● **Task description**
Quote all of the data below exactly, please.

● **Given material**
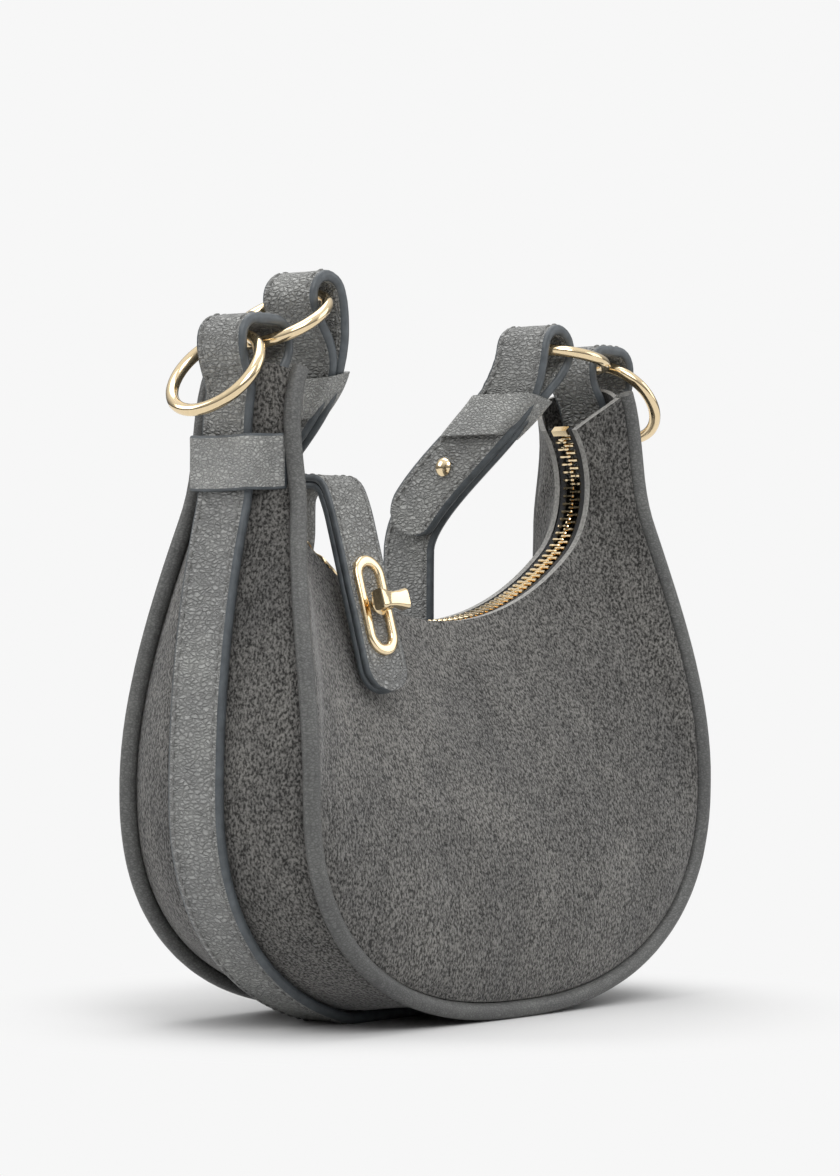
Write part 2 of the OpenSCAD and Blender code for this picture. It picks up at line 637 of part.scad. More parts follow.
module oblong(w, h) {
    hull() for (side = [-1, 1]) translate([0, side * (h - w) / 2]) circle(d = w, $fn = round_fn);
}
module lock_plate() {
    slot_h = plate_h - plate_w + plate_slot_w;
    color("#e6cf9a") at_lock() translate([0, -tab_layer_t, 0]) rotate([90, 0, 0]) linear_extrude(plate_t)
        difference() {
            oblong(plate_w, plate_h);
            oblong(plate_slot_w, slot_h);
        }
}
module lock_back_plate() {
    color("#e6cf9a") at_lock() translate([0, tab_layer_t + plate_t, 0]) rotate([90, 0, 0])
        linear_extrude(plate_t) oblong(back_plate_w, back_plate_h);
}
module lock_post() {
    color("#e6cf9a") at_lock() translate([0, tab_layer_t, 0]) rotate([90, 0, 0])
        cylinder(h = 2 * tab_layer_t + plate_t + post_out, r = post_r, $fn = round_fn);
}
module lock_knob() {
    color("#e6cf9a") at_lock() translate([0, -tab_layer_t - plate_t - soft_gap, 0]) rotate([90, 0, 0])
        difference() {
            union() {
                cylinder(h = post_out - soft_gap + knob_t / 2, r = knob_hub_r, $fn = round_fn);
                translate([-knob_l / 2, -knob_w / 2, post_out - knob_t / 2]) cube([knob_l, knob_w, knob_t]);
            }
            translate([0, 0, -over]) cylinder(h = post_out + over, r = post_r + soft_gap / 3, $fn = round_fn);
        }
}

front_panel();
back_panel();
gusset();
front_piping();
back_piping();
gusset_strap();
left_band();
right_band();
left_tab_loop();
right_tab_loop();
left_outer_ring();
right_outer_ring();
left_strap_ring();
right_strap_ring();
shoulder_strap();
left_keeper();
right_keeper();
strap_stud();
front_zip_tape();
back_zip_tape();
front_zip_teeth();
back_zip_teeth();
left_zip_stop();
right_zip_stop();
zip_slider();
zip_pull();
front_lining();
back_lining();
gusset_lining();
inner_pocket();
base_board();
tab_root();
closure_tab();
tab_backing();
lock_plate();
lock_back_plate();
lock_post();
lock_knob();
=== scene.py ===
import bmesh
import bpy
import json
import math
from bpy.props import FloatProperty, FloatVectorProperty, PointerProperty
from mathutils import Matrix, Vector, noise


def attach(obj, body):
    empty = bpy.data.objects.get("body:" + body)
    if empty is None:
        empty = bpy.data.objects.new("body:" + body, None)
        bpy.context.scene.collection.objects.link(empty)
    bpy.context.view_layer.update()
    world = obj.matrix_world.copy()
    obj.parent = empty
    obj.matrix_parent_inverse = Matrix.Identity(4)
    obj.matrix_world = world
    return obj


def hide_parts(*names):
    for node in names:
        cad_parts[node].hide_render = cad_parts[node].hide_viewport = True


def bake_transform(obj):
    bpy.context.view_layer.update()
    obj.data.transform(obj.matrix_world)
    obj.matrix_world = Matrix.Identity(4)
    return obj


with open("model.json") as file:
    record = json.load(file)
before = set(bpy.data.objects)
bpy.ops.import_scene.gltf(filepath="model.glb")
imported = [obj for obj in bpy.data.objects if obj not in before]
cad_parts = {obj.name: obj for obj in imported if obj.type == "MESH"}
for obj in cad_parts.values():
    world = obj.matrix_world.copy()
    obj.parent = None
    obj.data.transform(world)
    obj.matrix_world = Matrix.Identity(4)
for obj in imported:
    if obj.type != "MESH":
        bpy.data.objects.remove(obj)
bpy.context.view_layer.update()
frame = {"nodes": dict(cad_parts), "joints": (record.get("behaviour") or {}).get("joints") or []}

bl_info = {
    "name": "Half moon bag",
    "version": (1, 0, 0),
    "blender": (4, 5, 0),
    "location": "View3D > Sidebar > Bag",
    "description": "Builds a suede half moon bag with leather strips, rings, a curved zip and a turn lock",
    "category": "Object",
}

JOINTS = {j["name"]: j for j in frame["joints"]}


def length(name, default, text):
    """A length that a user may change."""
    return FloatProperty(name=name, default=default, description=text, unit="LENGTH", precision=5)


def colour(name, default, text):
    """A colour that a user may change."""
    return FloatVectorProperty(
        name=name, default=default, description=text, subtype="COLOR", size=3, min=0, max=1)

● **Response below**
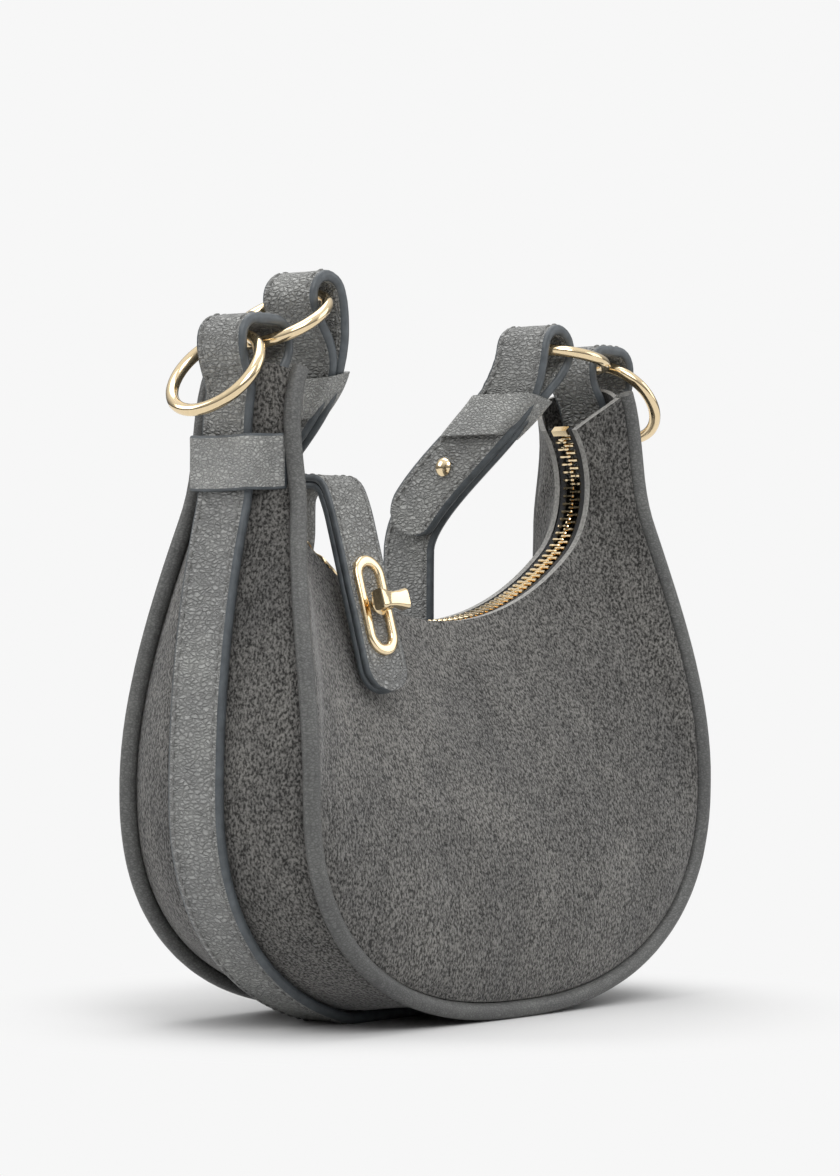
Write part 2 of the OpenSCAD and Blender code for this picture. It picks up at line 637 of part.scad. More parts follow.
module oblong(w, h) {
    hull() for (side = [-1, 1]) translate([0, side * (h - w) / 2]) circle(d = w, $fn = round_fn);
}
module lock_plate() {
    slot_h = plate_h - plate_w + plate_slot_w;
    color("#e6cf9a") at_lock() translate([0, -tab_layer_t, 0]) rotate([90, 0, 0]) linear_extrude(plate_t)
        difference() {
            oblong(plate_w, plate_h);
            oblong(plate_slot_w, slot_h);
        }
}
module lock_back_plate() {
    color("#e6cf9a") at_lock() translate([0, tab_layer_t + plate_t, 0]) rotate([90, 0, 0])
        linear_extrude(plate_t) oblong(back_plate_w, back_plate_h);
}
module lock_post() {
    color("#e6cf9a") at_lock() translate([0, tab_layer_t, 0]) rotate([90, 0, 0])
        cylinder(h = 2 * tab_layer_t + plate_t + post_out, r = post_r, $fn = round_fn);
}
module lock_knob() {
    color("#e6cf9a") at_lock() translate([0, -tab_layer_t - plate_t - soft_gap, 0]) rotate([90, 0, 0])
        difference() {
            union() {
                cylinder(h = post_out - soft_gap + knob_t / 2, r = knob_hub_r, $fn = round_fn);
                translate([-knob_l / 2, -knob_w / 2, post_out - knob_t / 2]) cube([knob_l, knob_w, knob_t]);
            }
            translate([0, 0, -over]) cylinder(h = post_out + over, r = post_r + soft_gap / 3, $fn = round_fn);
        }
}

front_panel();
back_panel();
gusset();
front_piping();
back_piping();
gusset_strap();
left_band();
right_band();
left_tab_loop();
right_tab_loop();
left_outer_ring();
right_outer_ring();
left_strap_ring();
right_strap_ring();
shoulder_strap();
left_keeper();
right_keeper();
strap_stud();
front_zip_tape();
back_zip_tape();
front_zip_teeth();
back_zip_teeth();
left_zip_stop();
right_zip_stop();
zip_slider();
zip_pull();
front_lining();
back_lining();
gusset_lining();
inner_pocket();
base_board();
tab_root();
closure_tab();
tab_backing();
lock_plate();
lock_back_plate();
lock_post();
lock_knob();
=== scene.py ===
import bmesh
import bpy
import json
import math
from bpy.props import FloatProperty, FloatVectorProperty, PointerProperty
from mathutils import Matrix, Vector, noise


def attach(obj, body):
    empty = bpy.data.objects.get("body:" + body)
    if empty is None:
        empty = bpy.data.objects.new("body:" + body, None)
        bpy.context.scene.collection.objects.link(empty)
    bpy.context.view_layer.update()
    world = obj.matrix_world.copy()
    obj.parent = empty
    obj.matrix_parent_inverse = Matrix.Identity(4)
    obj.matrix_world = world
    return obj


def hide_parts(*names):
    for node in names:
        cad_parts[node].hide_render = cad_parts[node].hide_viewport = True


def bake_transform(obj):
    bpy.context.view_layer.update()
    obj.data.transform(obj.matrix_world)
    obj.matrix_world = Matrix.Identity(4)
    return obj


with open("model.json") as file:
    record = json.load(file)
before = set(bpy.data.objects)
bpy.ops.import_scene.gltf(filepath="model.glb")
imported = [obj for obj in bpy.data.objects if obj not in before]
cad_parts = {obj.name: obj for obj in imported if obj.type == "MESH"}
for obj in cad_parts.values():
    world = obj.matrix_world.copy()
    obj.parent = None
    obj.data.transform(world)
    obj.matrix_world = Matrix.Identity(4)
for obj in imported:
    if obj.type != "MESH":
        bpy.data.objects.remove(obj)
bpy.context.view_layer.update()
frame = {"nodes": dict(cad_parts), "joints": (record.get("behaviour") or {}).get("joints") or []}

bl_info = {
    "name": "Half moon bag",
    "version": (1, 0, 0),
    "blender": (4, 5, 0),
    "location": "View3D > Sidebar > Bag",
    "description": "Builds a suede half moon bag with leather strips, rings, a curved zip and a turn lock",
    "category": "Object",
}

JOINTS = {j["name"]: j for j in frame["joints"]}


def length(name, default, text):
    """A length that a user may change."""
    return FloatProperty(name=name, default=default, description=text, unit="LENGTH", precision=5)


def colour(name, default, text):
    """A colour that a user may change."""
    return FloatVectorProperty(
        name=name, default=default, description=text, subtype="COLOR", size=3, min=0, max=1)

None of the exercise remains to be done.